Ortalığın Hastalığından Çok Farklı
Son günlerde Erzurum’da farklı bir hastalık çocuk, genç, yaşlı demeden yatak yorgana, en sonunda acile düşürüyor. İshal, aşırı terleme, halsizlik, sırt ağrısı ve sadece uyuma hissinden oluşan hastalık da günde 4-5 saat uyku uyuyan kişilerin dahi 24 saat aralıksız uyuduğuna dair duyumlar aldım. En sonunda kervana bende katıldım ve duyumların birebir aynısını yaşadım.
Erzurum tabiriyle ortalığın hastalığı veya soğuk algınlığından çok farklı varyant olarak hissedilen bu rahatsızlığa alanında uzman hekimlerden hala bir tanım veya hastalığın teşhisine dair açıklama gelmedi. Kamuoyunda şebeke suyundan kaynaklı virüs olduğu, koronavirüsün yeni varyantı, aşırı sıcaklardan oluşan rahatsızlık gibi değişik gerekçeler dillendirilse de gerçek olan bu hastalığın ortalığın hastalığı olmadığı ve üzerinde durulması gereken ciddi rahatsızlık olduğudur.
5 ay Sonranın Borcunu Ödeme Zorunluluğu
Düzenleme hayata geçtikten sonra pek çok şikayet aldım.
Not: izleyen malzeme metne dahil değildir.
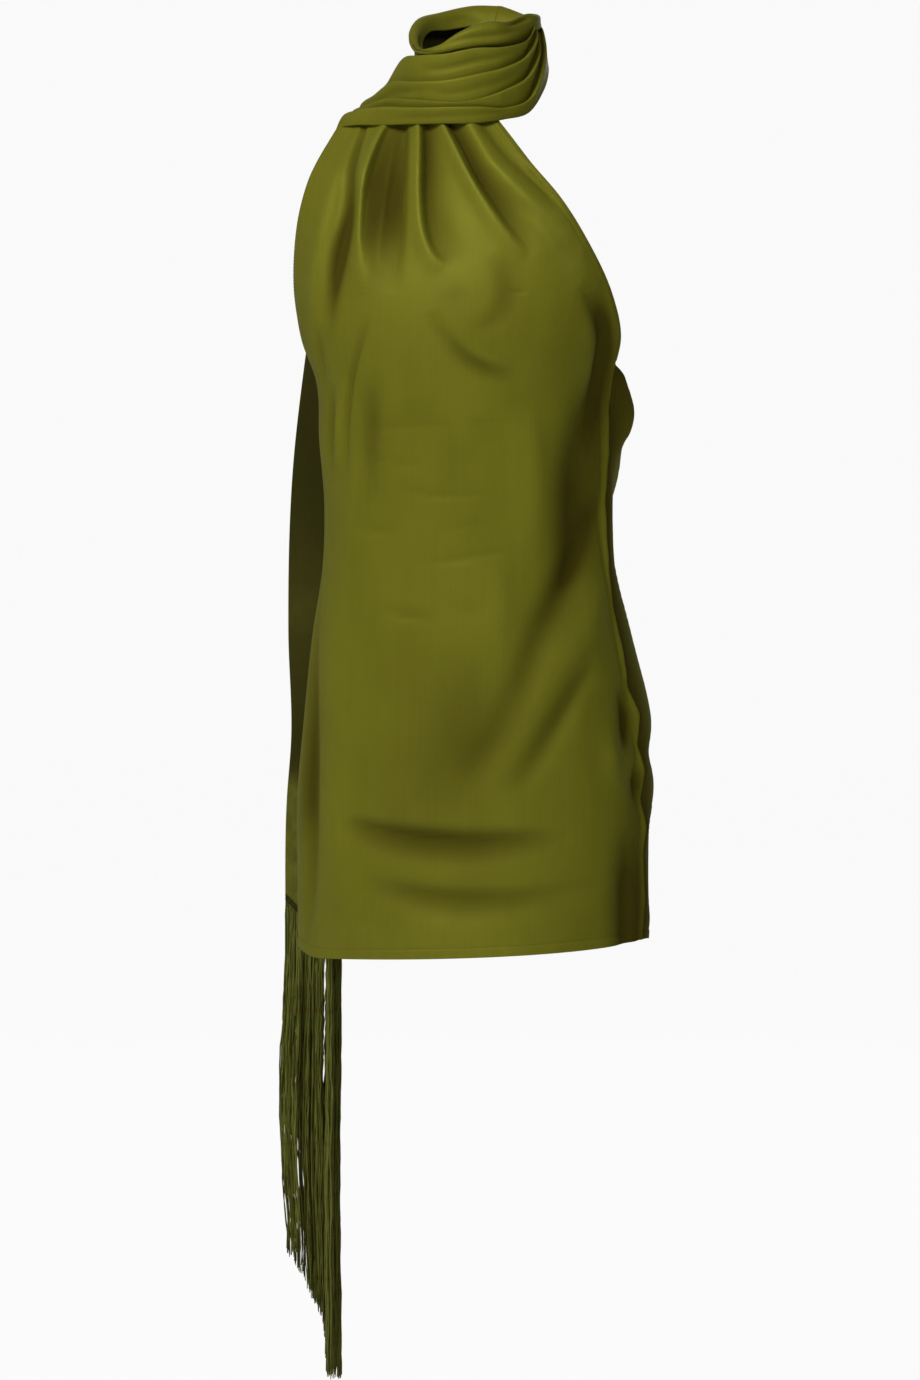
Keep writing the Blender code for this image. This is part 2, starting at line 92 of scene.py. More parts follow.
COWL_DEPTH = 150.0
COWL_SLACK = 7.0
COWL_SWELL = 26.0
COWL_SWELL_WIDTH = 32.0
COWL_POUCH = 16.0
POUCH_PLACE = 0.14
POUCH_WIDTH = 0.09

FULL_BAND = 0.22
BANDS_MEET = 76.0
BAND_CREST = 6.0
TURN_WIDTH = 66.0
STATION_ARC = 1.2
STATION_CLOTH = 1.4
NECK_RADIUS = 60.0
NECK_FOOT = -30.0
NECK_ARC = 1.05

TAIL_END = -814.0
TAIL_END_SLANT = 44.0
TAIL_OUTER = -228.0
TAIL_SPAN = 44.0
TAIL_GATHER = 170.0
TAIL_CLOTH = 175.0
# Sideways drifts of the hanging end's folds: size, length and turn across them
TAIL_DRIFTS = ((2.5, 61.0, 5.0), (1.5, 27.0, 9.0))

STRIP_HEIGHT = 6.0
STRIP_DEPTH = 1.6
STRANDS = 430
STRAND_ROWS = 36
STRAND_SIDES = 5
STRAND_RADIUS = 0.8
STRAND_SEED = 11
FRINGE_SWAY = 8.0
FRINGE_PARTING = 39.0
FRINGE_SIDE = 15.0
PARTING_WIDTH = 2.4
PARTING_REACH = 9.0
SIDE_PARTING = 0.45
SIDE_REACH = 6.0
TIP_RAGGED = 9.0
TIP_LONGER = 26.0
LOCK_WIDTH = 0.22
# Least and most of each thread's place in the strip, gather, wave and number of turns
THREAD_PLACE = (0.1, 1.6)
THREAD_GATHER = (0.35, 0.75)
THREAD_WAVE = (0.35, 1.1)
THREAD_TURNS = (2.0, 5.5)
BUNDLE_FORWARD = 14.0
SIGHT_LINE = 25.0

STITCH_ROW = 9
STITCH_LENGTH = 2.2
STITCH_GAP = 1.1
STITCH_RADIUS = 0.2
STITCH_SIDES = 4
STITCH_RINGS = 5
STITCH_TONE = 0.6

# How finely each piece is laid out
FRONT_COLUMNS = 186
SEAM_ROWS = 118
CHEST_ROWS = 136
BACK_COLUMNS = 170
BACK_ROWS = 150
HEM_ROWS = 12
TURN_COLUMNS = 300
BAND_ROWS = 20
ROLL_COLUMNS = 260
ROLL_ROWS = 64
TAIL_COLUMNS = 150
TAIL_ROWS = 170
TAIL_SAMPLES = 600
HEADING_COLUMNS = 200
HEADING_ROWS = 9
FOLD_SAMPLES = 90

# ---- colours and studio
# Each satin's body, streak, painted highlight on crests, and deep colour for random tone and painted
# shade in valleys, the reverse's far darker than the face's; the thread's deep, body, pale and brown
FACE_COLOURS = (
    (0.186, 0.181, 0.012), (0.217, 0.211, 0.018), (0.250, 0.246, 0.028), (0.078, 0.063, 0.005),
)
REVERSE_COLOURS = (
    (0.052, 0.048, 0.007), (0.066, 0.060, 0.010), (0.300, 0.300, 0.040), (0.028, 0.024, 0.004),
)
THREAD_COLOURS = (
    (0.030, 0.029, 0.006), (0.105, 0.113, 0.018), (0.205, 0.218, 0.044), (0.110, 0.055, 0.016),
)
SATIN_PITCH = 0.00055
THREAD_PITCH = 0.0011
WHITE = (1.0, 1.0, 1.0, 1.0)
FLOOR_WHITE = (0.93, 0.93, 0.925, 1.0)
SATIN_GLOSS = (0.8, 0.84, 0.3, 1.0)
SATIN_SHEEN = (0.75, 0.78, 0.3, 1.0)

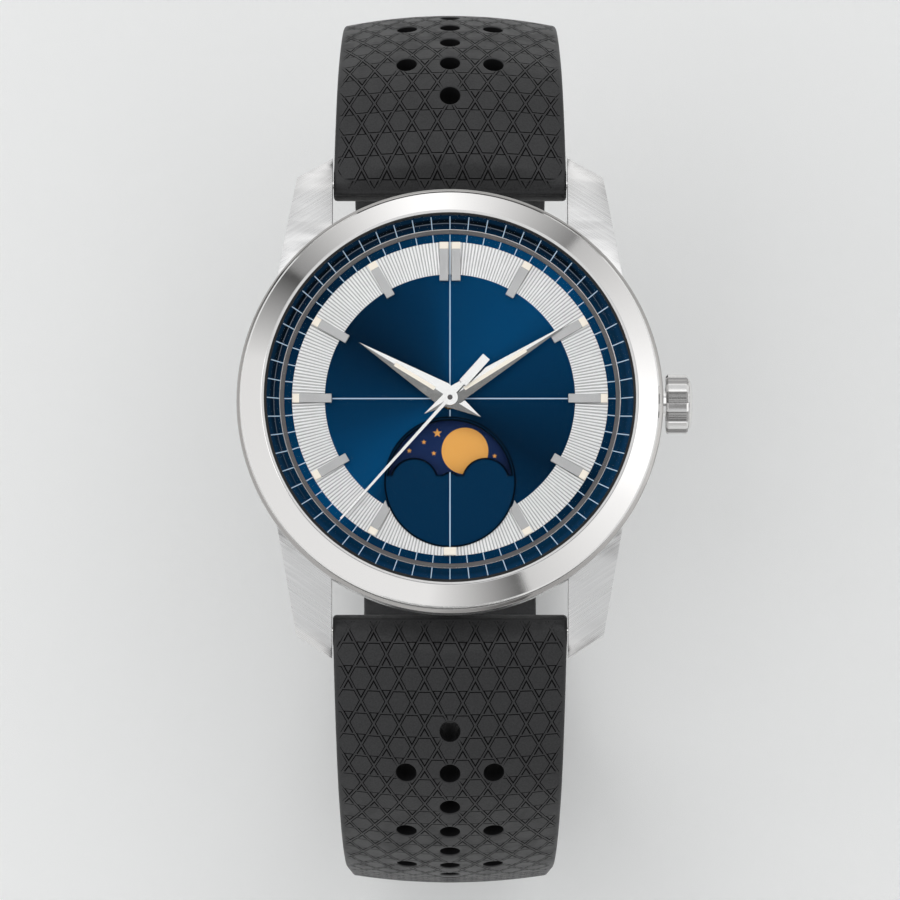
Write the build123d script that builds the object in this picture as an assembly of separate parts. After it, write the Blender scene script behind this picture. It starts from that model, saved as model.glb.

Ülke gündeminin yoğunluğundan dolayı yazmak bu günlere kaldı. Hepimizin bildiği üzere 7456 sayılı Kanun ile 15.07.2023 tarihi itibarıyla kayıt ve tescilli olan taşıtlar ile 31.12.2023 tarihine kadar ilk defa kayıt ve tescil edilecek olan taşıtlardan, bir defaya mahsus olmak üzere, 2023 yılında tahakkuk ettirilen Motorlu Taşıtlar Vergisi tutarı kadar ek Motorlu Taşıtlar Vergisi alınmasına ilişkin düzenleme yapıldı.
Yani halihazırda aracı olanlar yıllık ne kadar vergi ödüyorsa, aynı oranda tekrar ödeme yükümlülüğü getirildi. Pek çok itiraz, açıklamalar, açılan davalar oldu. Geçmiş yıllarda 3 kez iptal edilen kararlar nedeniyle gelişmeleri hep birlikte takip ediyoruz.
Son günlerde bizlere iletilen farklı bir şikayet ise 11. ayda ödenmesi gereken ikinci MTV’yi ödemeden noter satışının verilememesi! Yani Kasım ayı sonuna kadar ödenmesi gereken ek MTV borcunun ikinci taksitini ödemeden aracınızı başkasına devredemiyorsunuz. Daha ilginç olan ise e-Devlet de görünen borcun Maliye ve bir bankanın internet bankacılığı haricinde ödenemiyor olması! Vergide adalet anlayışına aykırı olan ikinci MTV vergisi her alana yansımış olacak ki vatandaş ödeyecek menü bulmakta zorlanıyor!
Ek MTV’nin alınması her ne kadar etik ve hakkaniyetli olmasa da noter satışının verilmesi için Kasım ayı sonunda ödenmesi gereken ikinci taksitinin talep edilmesi bir o kadar adaletli değildir.